Supplied entries

● ● ● ● ● ● ●

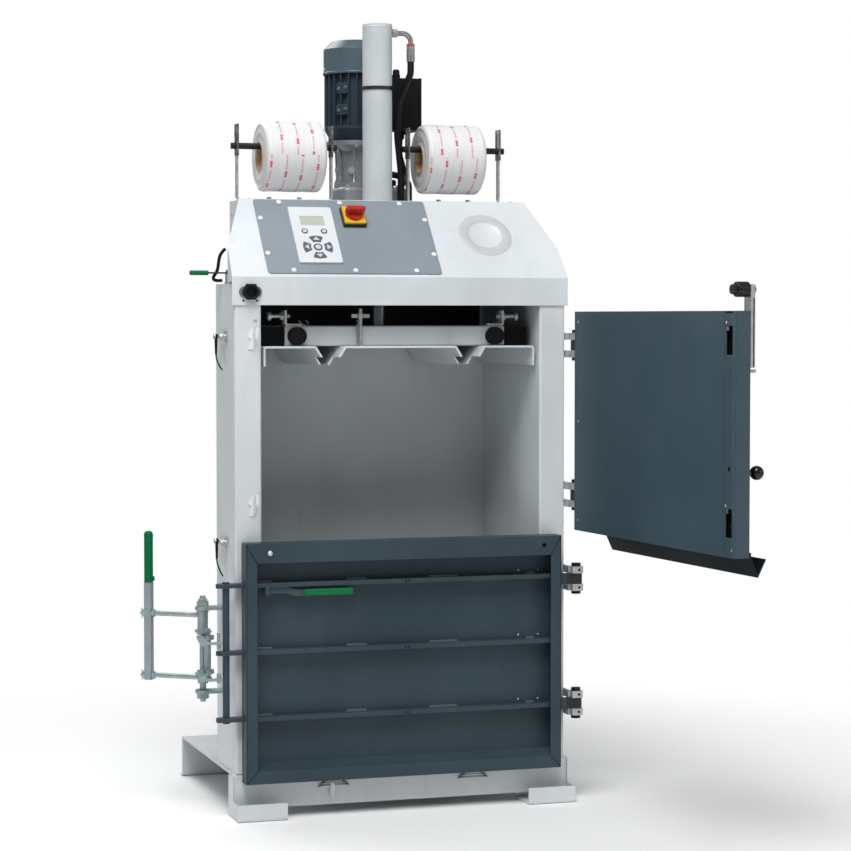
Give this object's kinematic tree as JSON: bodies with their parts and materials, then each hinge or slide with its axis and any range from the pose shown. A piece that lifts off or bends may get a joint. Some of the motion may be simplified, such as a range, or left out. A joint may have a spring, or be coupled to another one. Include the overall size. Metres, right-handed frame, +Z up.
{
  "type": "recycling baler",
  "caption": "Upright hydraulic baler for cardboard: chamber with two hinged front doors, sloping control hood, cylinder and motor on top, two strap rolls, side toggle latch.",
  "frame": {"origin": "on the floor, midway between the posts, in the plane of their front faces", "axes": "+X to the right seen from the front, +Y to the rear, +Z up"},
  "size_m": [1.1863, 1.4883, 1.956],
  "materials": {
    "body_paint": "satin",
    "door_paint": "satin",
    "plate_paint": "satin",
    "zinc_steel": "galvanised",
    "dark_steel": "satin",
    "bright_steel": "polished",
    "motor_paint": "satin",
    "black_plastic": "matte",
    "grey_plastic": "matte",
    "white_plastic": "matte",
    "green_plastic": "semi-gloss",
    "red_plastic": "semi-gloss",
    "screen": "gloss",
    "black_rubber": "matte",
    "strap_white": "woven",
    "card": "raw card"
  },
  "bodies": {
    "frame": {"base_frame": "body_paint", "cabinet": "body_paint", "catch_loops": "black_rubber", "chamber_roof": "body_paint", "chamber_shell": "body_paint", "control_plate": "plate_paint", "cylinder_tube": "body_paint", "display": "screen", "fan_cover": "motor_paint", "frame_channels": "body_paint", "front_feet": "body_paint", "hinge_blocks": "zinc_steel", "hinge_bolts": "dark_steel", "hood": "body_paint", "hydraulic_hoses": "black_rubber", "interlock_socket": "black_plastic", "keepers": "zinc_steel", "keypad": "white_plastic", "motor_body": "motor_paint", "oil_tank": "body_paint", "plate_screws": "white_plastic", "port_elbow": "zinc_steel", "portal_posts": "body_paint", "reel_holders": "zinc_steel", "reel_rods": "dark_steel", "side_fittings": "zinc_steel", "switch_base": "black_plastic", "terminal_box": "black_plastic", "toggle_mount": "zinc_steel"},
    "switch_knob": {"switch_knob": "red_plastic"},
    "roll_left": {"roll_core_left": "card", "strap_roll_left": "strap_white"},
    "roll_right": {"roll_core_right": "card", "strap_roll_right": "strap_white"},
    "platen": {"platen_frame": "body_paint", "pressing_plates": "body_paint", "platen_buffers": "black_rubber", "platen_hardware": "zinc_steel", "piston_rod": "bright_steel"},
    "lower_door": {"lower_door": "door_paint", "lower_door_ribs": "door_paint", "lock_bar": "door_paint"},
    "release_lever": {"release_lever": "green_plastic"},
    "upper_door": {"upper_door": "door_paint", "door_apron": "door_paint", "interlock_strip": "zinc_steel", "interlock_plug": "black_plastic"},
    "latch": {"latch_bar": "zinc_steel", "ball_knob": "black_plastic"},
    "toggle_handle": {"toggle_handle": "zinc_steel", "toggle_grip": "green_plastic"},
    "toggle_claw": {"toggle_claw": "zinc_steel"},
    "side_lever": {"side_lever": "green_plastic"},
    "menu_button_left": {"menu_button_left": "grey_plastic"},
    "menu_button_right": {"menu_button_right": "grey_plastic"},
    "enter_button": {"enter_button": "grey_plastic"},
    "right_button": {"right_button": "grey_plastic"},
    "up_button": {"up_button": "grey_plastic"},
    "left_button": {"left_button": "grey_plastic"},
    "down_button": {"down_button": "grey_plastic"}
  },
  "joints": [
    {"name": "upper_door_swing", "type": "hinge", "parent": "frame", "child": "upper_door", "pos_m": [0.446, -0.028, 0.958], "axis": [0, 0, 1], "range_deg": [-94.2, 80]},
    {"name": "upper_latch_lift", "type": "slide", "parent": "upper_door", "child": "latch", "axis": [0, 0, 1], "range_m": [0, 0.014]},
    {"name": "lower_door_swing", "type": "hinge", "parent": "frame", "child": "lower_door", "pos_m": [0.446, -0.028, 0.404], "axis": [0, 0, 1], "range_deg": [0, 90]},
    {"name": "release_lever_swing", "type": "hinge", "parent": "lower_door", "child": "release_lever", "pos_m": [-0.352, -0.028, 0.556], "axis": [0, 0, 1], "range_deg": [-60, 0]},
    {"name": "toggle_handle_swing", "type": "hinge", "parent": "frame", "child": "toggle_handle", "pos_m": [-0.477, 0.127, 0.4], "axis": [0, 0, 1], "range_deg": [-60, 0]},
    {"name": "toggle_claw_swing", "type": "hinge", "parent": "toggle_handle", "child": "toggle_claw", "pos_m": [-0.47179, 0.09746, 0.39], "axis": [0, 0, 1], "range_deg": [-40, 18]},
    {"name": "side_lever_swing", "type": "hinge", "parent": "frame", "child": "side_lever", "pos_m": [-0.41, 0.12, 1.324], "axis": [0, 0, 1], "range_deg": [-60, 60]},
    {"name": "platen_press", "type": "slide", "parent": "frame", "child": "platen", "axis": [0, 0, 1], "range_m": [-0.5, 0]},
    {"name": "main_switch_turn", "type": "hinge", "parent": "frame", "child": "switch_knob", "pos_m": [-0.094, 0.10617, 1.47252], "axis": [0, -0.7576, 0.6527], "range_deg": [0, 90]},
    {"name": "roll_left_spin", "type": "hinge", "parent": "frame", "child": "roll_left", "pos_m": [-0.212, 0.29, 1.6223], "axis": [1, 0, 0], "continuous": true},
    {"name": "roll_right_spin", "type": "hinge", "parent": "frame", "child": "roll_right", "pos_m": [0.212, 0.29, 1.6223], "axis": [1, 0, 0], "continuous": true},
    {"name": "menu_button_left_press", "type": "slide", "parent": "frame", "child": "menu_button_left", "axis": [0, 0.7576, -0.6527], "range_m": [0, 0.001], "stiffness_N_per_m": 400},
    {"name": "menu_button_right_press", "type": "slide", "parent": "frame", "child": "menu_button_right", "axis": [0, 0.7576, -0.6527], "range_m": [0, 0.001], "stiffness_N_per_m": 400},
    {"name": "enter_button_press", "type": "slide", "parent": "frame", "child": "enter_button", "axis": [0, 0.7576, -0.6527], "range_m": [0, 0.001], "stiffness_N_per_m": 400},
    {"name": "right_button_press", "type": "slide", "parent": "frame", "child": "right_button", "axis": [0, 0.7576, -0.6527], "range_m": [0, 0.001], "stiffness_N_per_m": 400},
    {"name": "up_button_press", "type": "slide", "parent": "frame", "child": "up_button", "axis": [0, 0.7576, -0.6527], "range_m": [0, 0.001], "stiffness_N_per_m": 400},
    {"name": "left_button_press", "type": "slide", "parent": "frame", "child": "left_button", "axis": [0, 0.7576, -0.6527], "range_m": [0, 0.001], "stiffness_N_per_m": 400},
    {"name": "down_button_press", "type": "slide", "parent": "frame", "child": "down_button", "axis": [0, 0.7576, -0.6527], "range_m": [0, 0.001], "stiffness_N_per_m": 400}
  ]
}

● ● ● ● ● ● ●

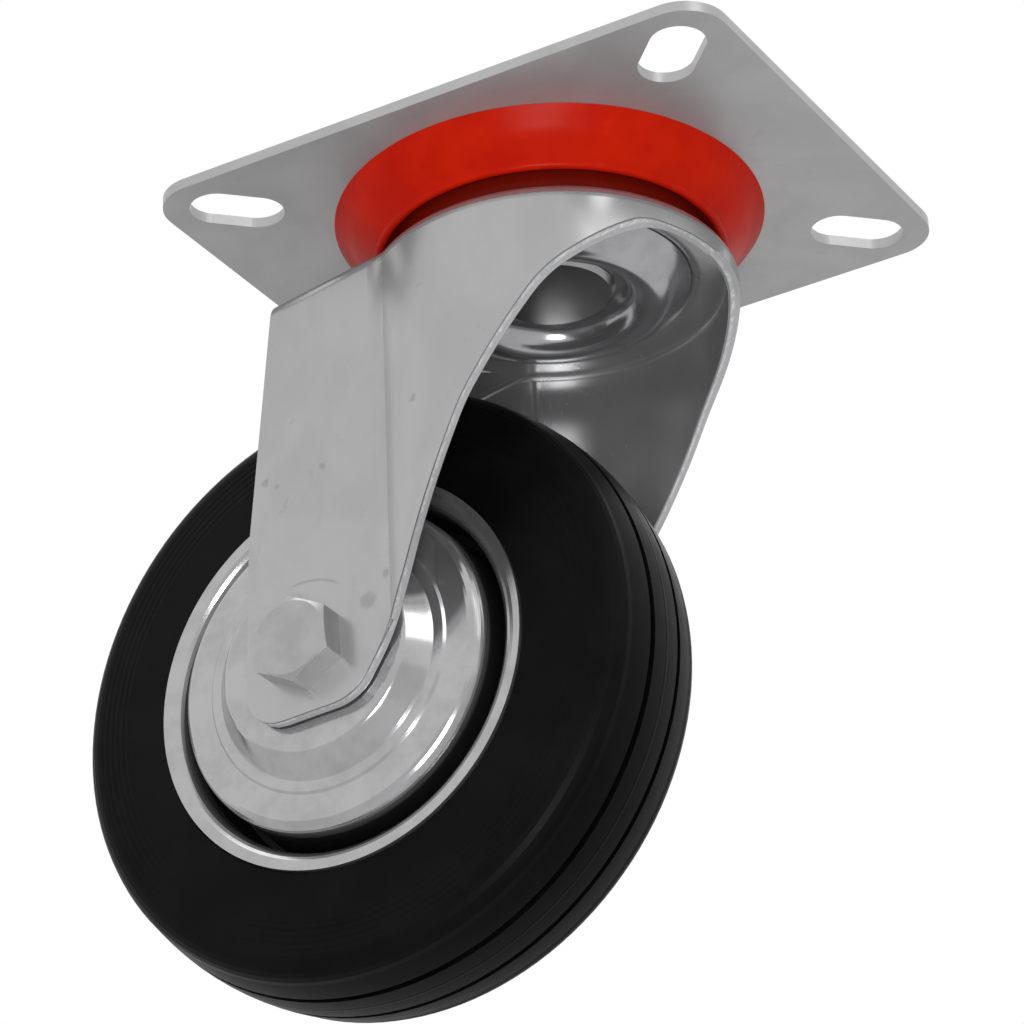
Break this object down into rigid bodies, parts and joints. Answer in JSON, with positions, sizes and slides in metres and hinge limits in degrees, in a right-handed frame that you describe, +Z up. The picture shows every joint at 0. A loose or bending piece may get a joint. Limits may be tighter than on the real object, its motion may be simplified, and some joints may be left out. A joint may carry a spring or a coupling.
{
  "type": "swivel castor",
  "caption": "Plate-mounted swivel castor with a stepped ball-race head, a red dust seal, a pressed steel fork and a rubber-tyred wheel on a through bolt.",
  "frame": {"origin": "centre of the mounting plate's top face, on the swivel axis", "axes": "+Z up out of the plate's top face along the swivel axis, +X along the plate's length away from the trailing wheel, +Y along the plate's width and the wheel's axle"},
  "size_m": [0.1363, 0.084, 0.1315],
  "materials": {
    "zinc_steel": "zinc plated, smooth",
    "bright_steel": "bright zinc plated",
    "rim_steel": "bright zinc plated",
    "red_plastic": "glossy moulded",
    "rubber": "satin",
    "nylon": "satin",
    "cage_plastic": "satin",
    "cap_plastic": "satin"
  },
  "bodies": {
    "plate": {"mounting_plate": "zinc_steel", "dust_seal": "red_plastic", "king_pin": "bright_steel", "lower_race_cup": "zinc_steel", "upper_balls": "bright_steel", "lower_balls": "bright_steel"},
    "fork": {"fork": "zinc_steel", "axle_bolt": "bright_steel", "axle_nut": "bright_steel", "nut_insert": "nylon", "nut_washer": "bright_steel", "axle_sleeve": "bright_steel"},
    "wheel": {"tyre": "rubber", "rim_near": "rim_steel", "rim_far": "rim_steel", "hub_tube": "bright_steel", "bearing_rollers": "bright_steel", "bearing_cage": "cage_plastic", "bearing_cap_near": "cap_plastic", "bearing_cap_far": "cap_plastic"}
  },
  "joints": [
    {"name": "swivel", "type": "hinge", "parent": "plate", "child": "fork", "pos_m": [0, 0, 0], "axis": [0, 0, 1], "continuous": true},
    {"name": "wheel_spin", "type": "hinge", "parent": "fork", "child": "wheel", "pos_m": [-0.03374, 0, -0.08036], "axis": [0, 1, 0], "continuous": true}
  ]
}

● ● ● ● ● ● ●

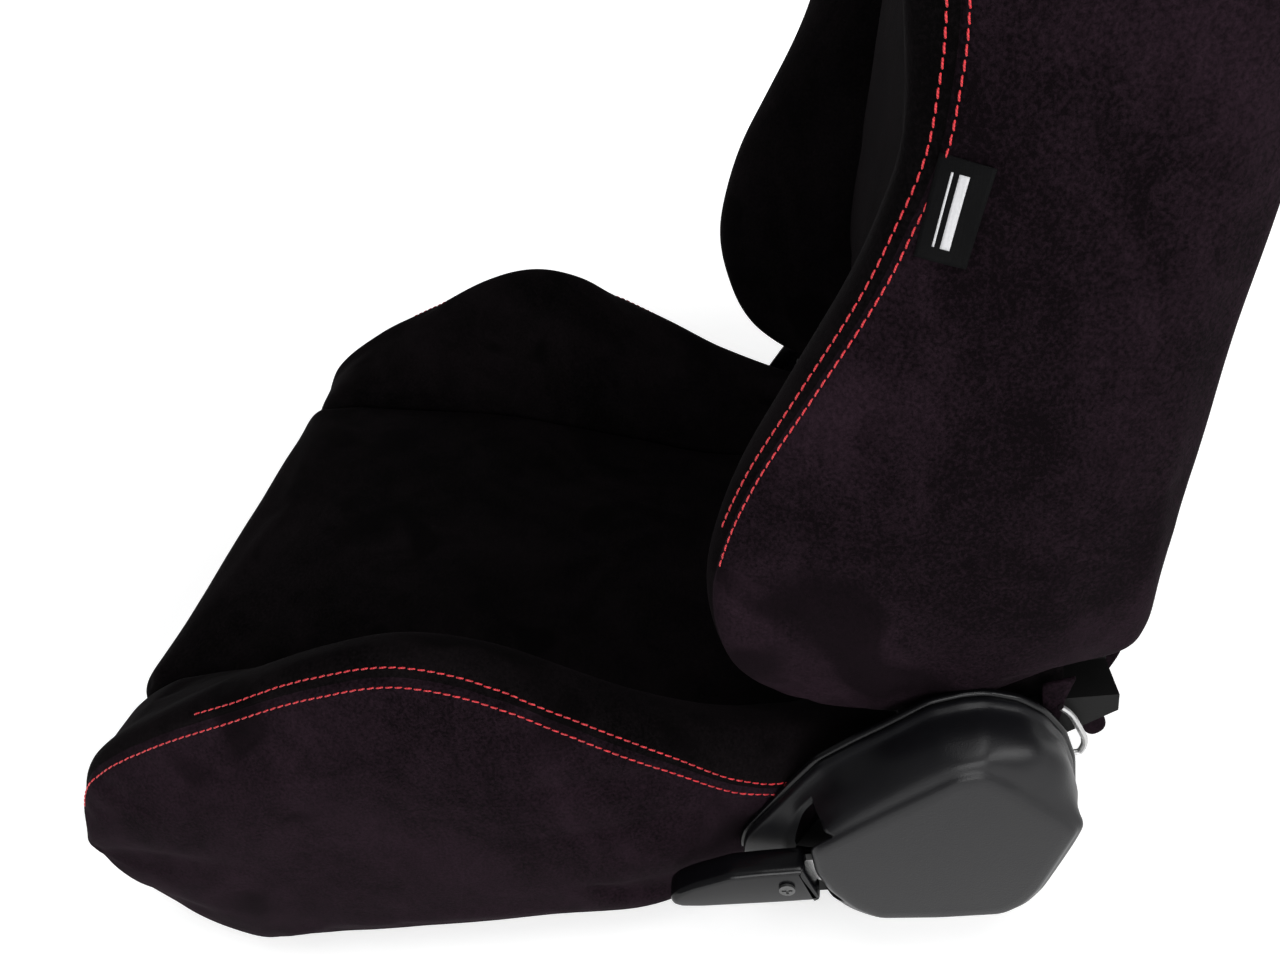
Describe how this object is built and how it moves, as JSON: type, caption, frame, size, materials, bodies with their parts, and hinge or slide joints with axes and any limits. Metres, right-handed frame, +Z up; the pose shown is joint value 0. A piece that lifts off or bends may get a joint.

● ● ● ● ● ● ●

Problem to solve
Extract from the data every line where "parts" shows up.

Written reply
Give this object's kinematic tree as JSON: bodies with their parts and materials, then each hinge or slide with its axis and any range from the pose shown. A piece that lifts off or bends may get a joint. Some of the motion may be simplified, such as a range, or left out. A joint may have a spring, or be coupled to another one. Include the overall size. Metres, right-handed frame, +Z up.
Break this object down into rigid bodies, parts and joints. Answer in JSON, with positions, sizes and slides in metres and hinge limits in degrees, in a right-handed frame that you describe, +Z up. The picture shows every joint at 0. A loose or bending piece may get a joint. Limits may be tighter than on the real object, its motion may be simplified, and some joints may be left out. A joint may carry a spring or a coupling.
Describe how this object is built and how it moves, as JSON: type, caption, frame, size, materials, bodies with their parts, and hinge or slide joints with axes and any limits. Metres, right-handed frame, +Z up; the pose shown is joint value 0. A piece that lifts off or bends may get a joint.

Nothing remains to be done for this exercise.